George Washington’s Forgotten Slaves

A team of archaeologists and volunteers are now uncovering the traces of long-forgotten and nameless graves of many of George Washington’s enslaved servants.

Anyone visiting George Washington’s Mount Vernon Estate today will see a large, ornately designed red brick enclosure only a brief southward walk down-slope from his restored mansion house. It defines the entrance to the tomb vault wherein lies the marble sarcophagus containing the remains of George Washington himself. Inlaid at the top of the enclosure is a stone tablet with the inscribed legend, “Within this Enclosure Rest the remains of Gen.l George Washington.” It is among the most visited stations on the Mount Vernon property, and on any given day during peek visitation times of the year there are typically long lines of visitors before the tomb, anxious to snatch a glimpse and snap pictures of the very place where Washington rests. Like a pilgrimage destination, it is, historically speaking, sacred ground for the thousands of American travelers who come to this place each year. 

But only yards south from the tomb is a nondescript patch of ground, populated by a few trees and other unremarkable vegetation.

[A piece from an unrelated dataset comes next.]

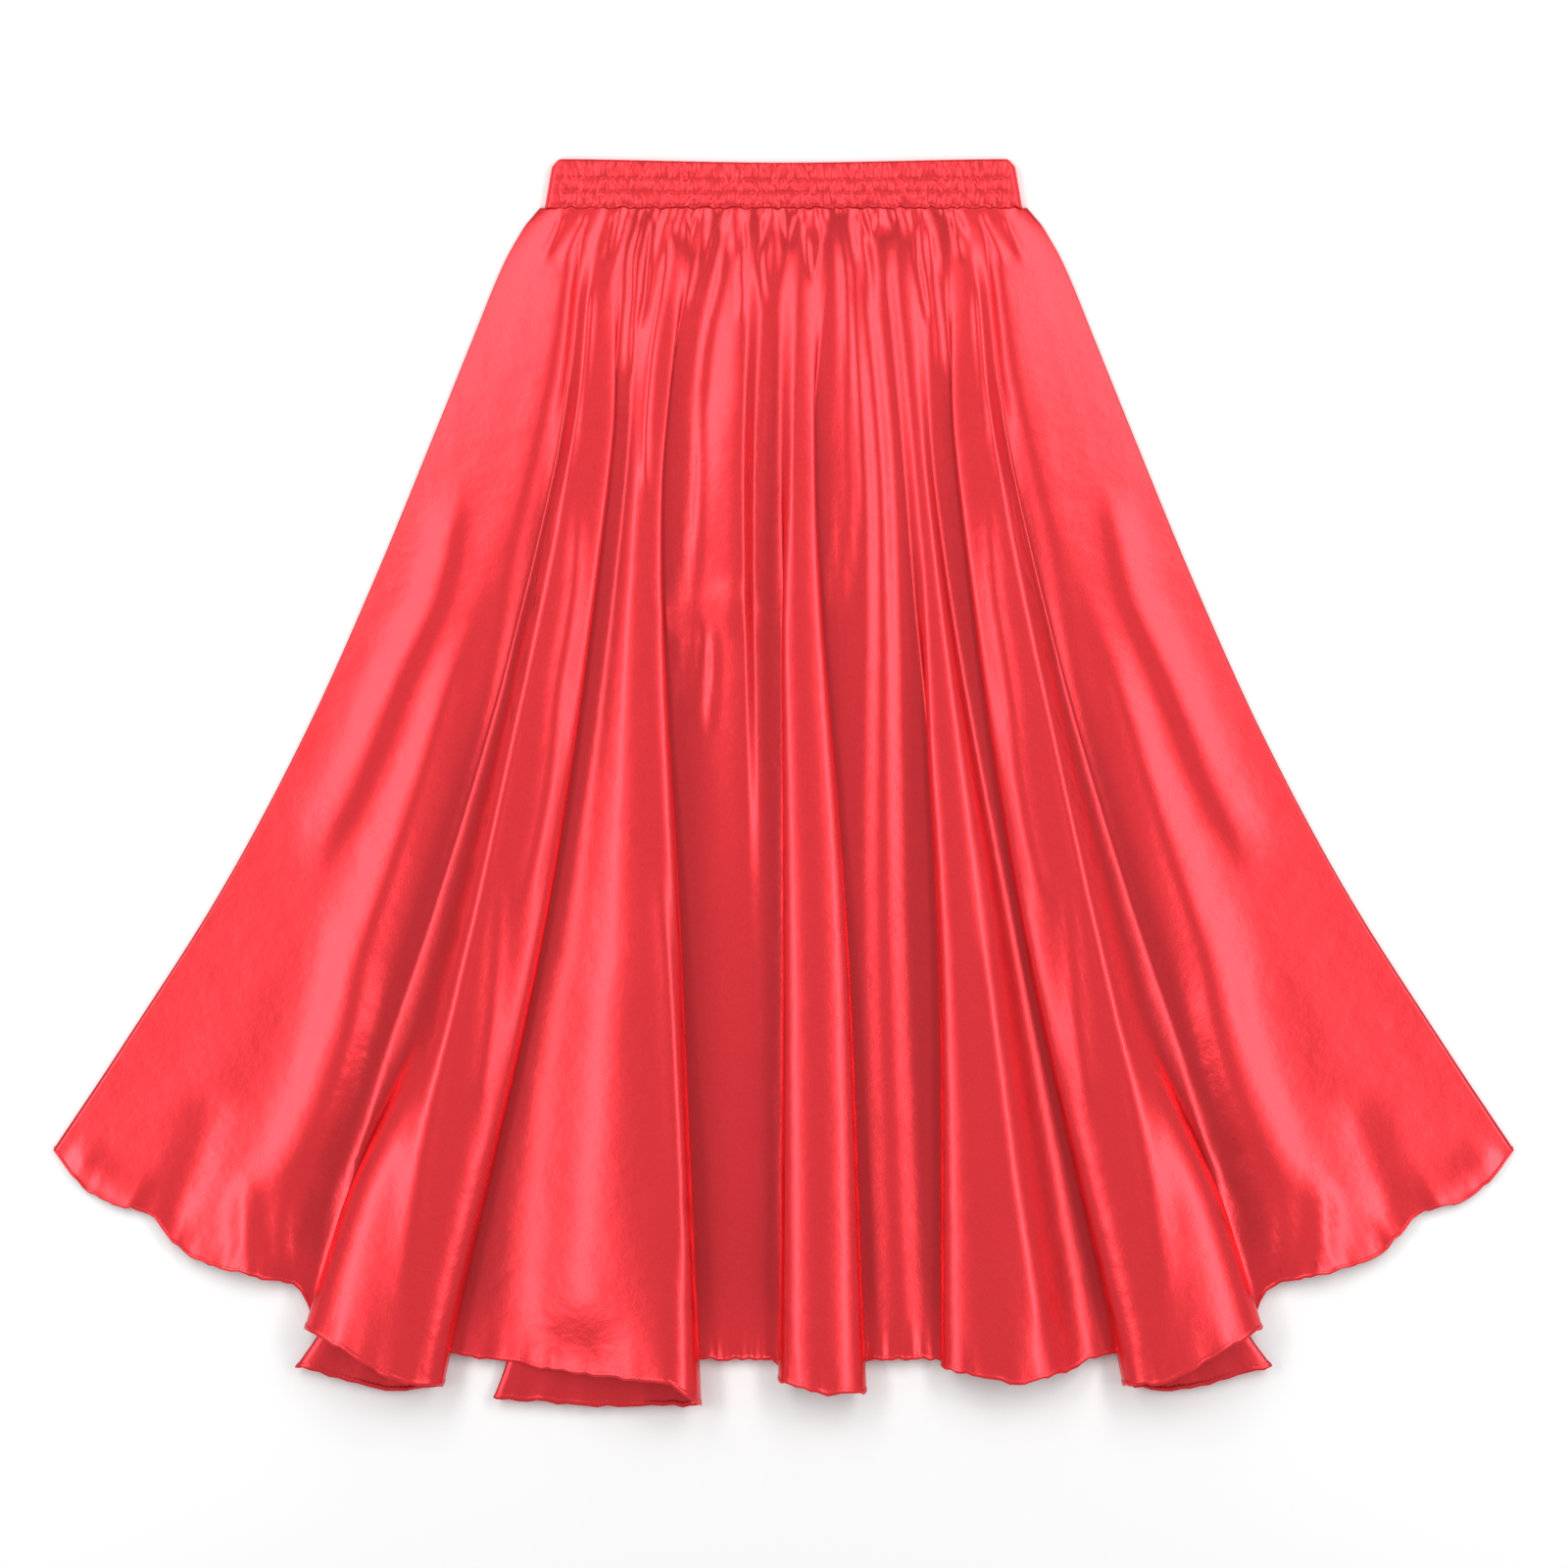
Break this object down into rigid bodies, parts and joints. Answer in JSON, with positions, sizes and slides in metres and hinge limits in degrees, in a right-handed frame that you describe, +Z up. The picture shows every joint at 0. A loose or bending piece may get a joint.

There are no signs or anything that bespeaks a memory in this little place. But here, beneath the surface, lie the remains of a slave. Archaeologists happened upon it while conducting a survey. 

A few steps further to the west of this spot, along a narrow, forested ridge, lie the remains of many more slaves. There are no individual markers, no tombstones — and for many decades, there hasn’t been a single surface trace of a burial, other than a single, albeit well-appointed, memorial created by the Mount Vernon Ladies Association to memorialize the ground as a slave cemetery. “In Memory of the Afro-americans who served as slaves at Mount Vernon……” reads the legend in stone on the memorial. 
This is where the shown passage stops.